Steely & Clevie Challenge Motion to Dismiss Copyright Suit Involving Reggaetón Stars

Steely & Clevie Productions responded assertively to several motions aiming to drop their extensive copyright violation lawsuit against top Reggaetón icons, such as Bad Bunny, Luis Fonsi, Daddy Yankee, Pitbull, Drake, and Justin Bieber.

The Jamaican firm, in recent filings in a California court, argued that their 1989 Fish Market riddim, globally recognized as Dem Bow in the Reggaetón scene, possesses a distinctiveness and originality that warrants protection under US copyright laws.

Originally lodged in 2021 and later broadened in April 2023, the comprehensive 228-page lawsuit claims that close to 170 artists, producers, and music labels copied their riddim, integrating its components into over 1,800 tracks launched between 1995 and 2021.

Representatives from the Pryor Cashman LLP firm, who defend the majority of the accused, including stars like Justin Bieber, Daddy Yankee, and Enrique Iglesias, have stated that Steely & Clevie are excessively claiming rights. They suggest that the duo is trying to take control of basic musical elements that define the Reggaeton genre.

Other artists, such as Bad Bunny, mirrored these sentiments, stating the lawsuit doesn’t include aspects like melody and lyrics that could be copyrighted. The renowned Puerto Rican artist also highlighted past legal cases where rhythms were deemed non-copyrightable.

Drake, the Canadian rapper who’s part of the lawsuit for his tracks One Dance and Mía, didn’t submit a motion to dismiss. Instead, he supported Pryor Cashman’s stance.

Countering this, Steely & Clevie maintained their Fish Market riddim encompasses a special blend of drums and bass that is protectable. They pointed out various drum types and percussion instruments, emphasizing their uniqueness.

Addressing Bad Bunny’s argument, they said his portrayal of Fish Market as just a “rhythm” is overly simplistic. They further refuted Drake’s decision to back Pryor Cashman, stating his reasons for doing so weren’t clear enough.

Represented by the Doniger/Burroughs firm, the case has a rich history. Back in 1990, the Fish Market beat was used in Shabba Ranks’ Dem Bow, following which various iterations and remakes of the original riddim emerged, culminating in a Spanish cover named Ellos Benia and another version, Pounder Dub Mix II.

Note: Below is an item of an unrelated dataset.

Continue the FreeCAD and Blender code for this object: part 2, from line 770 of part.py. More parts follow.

Steely & Clevie allege that Pounder Dub Mix II mirrors Fish Market and has been a staple in Reggaetón, often referred to as the Pounder riddim.

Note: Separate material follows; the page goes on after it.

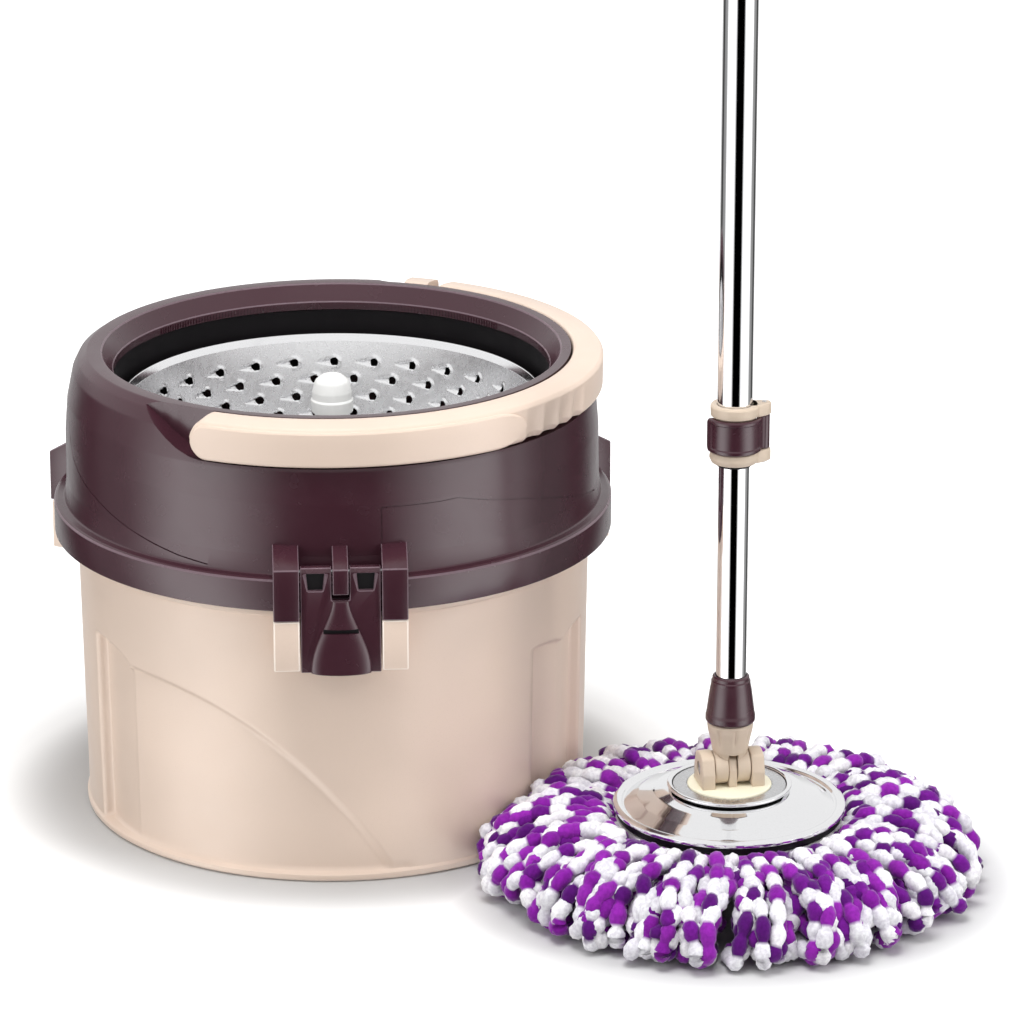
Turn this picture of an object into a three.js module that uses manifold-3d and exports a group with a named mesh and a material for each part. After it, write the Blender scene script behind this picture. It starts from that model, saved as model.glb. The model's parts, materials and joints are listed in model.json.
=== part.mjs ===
// Spin mop set: a wringing bucket with a free-spinning steel basket, and a twist mop standing beside it.
// Millimetres, +Z up. Origin: the bucket's axis at the floor. The front latch faces -Y.
import * as THREE from 'three';
import { mergeVertices } from 'three/addons/utils/BufferGeometryUtils.js';
import Module from 'manifold-3d';

const wasm = await Module();
wasm.setup();

// ---- driving dimensions ----
const GAP = 0.4; // clearance between separate pieces
const BUCKET_SIDES = 40; // facets round the bucket
const DISC_SIDES = 24; // facets round the mop head
const POLE_SIDES = 16; // facets round the pole
const EAR_STEPS = 8; // facets over the top of a bracket ear
const LATCH_TURN = { front: 0, right: 120, left: 240 }; // degrees about Z, from the front
const BOSS_TURN = [60, 180, 300]; // degrees about Z, between the latches

const TUB = {
  base: 156, top: 162, wall: 3, floor: 3.5, bead: 3.2, beadFrom: 174.8, rim: 170.5, height: 196.3,
};
const HOUSING = {
  flange: 175, flangeFrom: 181, flangeTo: 201.6, skirt: 3.5, dome: 166.6, wall: 3.6,
  crest: 142, top: 295, lip: 132, lipAt: 279, liner: 134.3, linerWall: 3, linerFrom: 236,
};
// The seat of the bail; from and to are degrees about Z.
const RECESS = { from: 224, to: 434, radius: 149, floor: 270, wall: 3.1 };
const BAIL = { inner: 150.2, outer: 169.4, axis: 283, half: 11, from: 239, to: 419, pin: 3 };
const GRIP = { from: 237, to: 311, outer: 171.6, low: 275.5, high: 290.5 };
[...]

Highlighting potential discrepancies in the lawsuit, Pryor Cashman pinpointed issues related to copyright registration for the initial versions of Fish Market. They argued that the case should be discarded based on these technicalities.

However, Steely & Clevie clarified their stance on the matter, mentioning they secured registration for the Pounder riddim after their first claim but before its revision in April 2023. They further stressed that their Dem Bow copyright wasn’t restricted to just the lyrics, suggesting a wider scope of copyright defense.

The consequences of this lawsuit are significant. The tracks in question have accumulated billions of views online, with many achieving Platinum certification in the US. Notable songs include Luis Fonsi’s Despacito Remix, Daddy Yankee’s Gasoline, and DJ Snake’s Taki Taki.

The case, considered monumental, is in the hands of federal judge, Hon. André Birotte Jr. Hearings are expected in September, where the decision to proceed or dismiss the lawsuit will be made.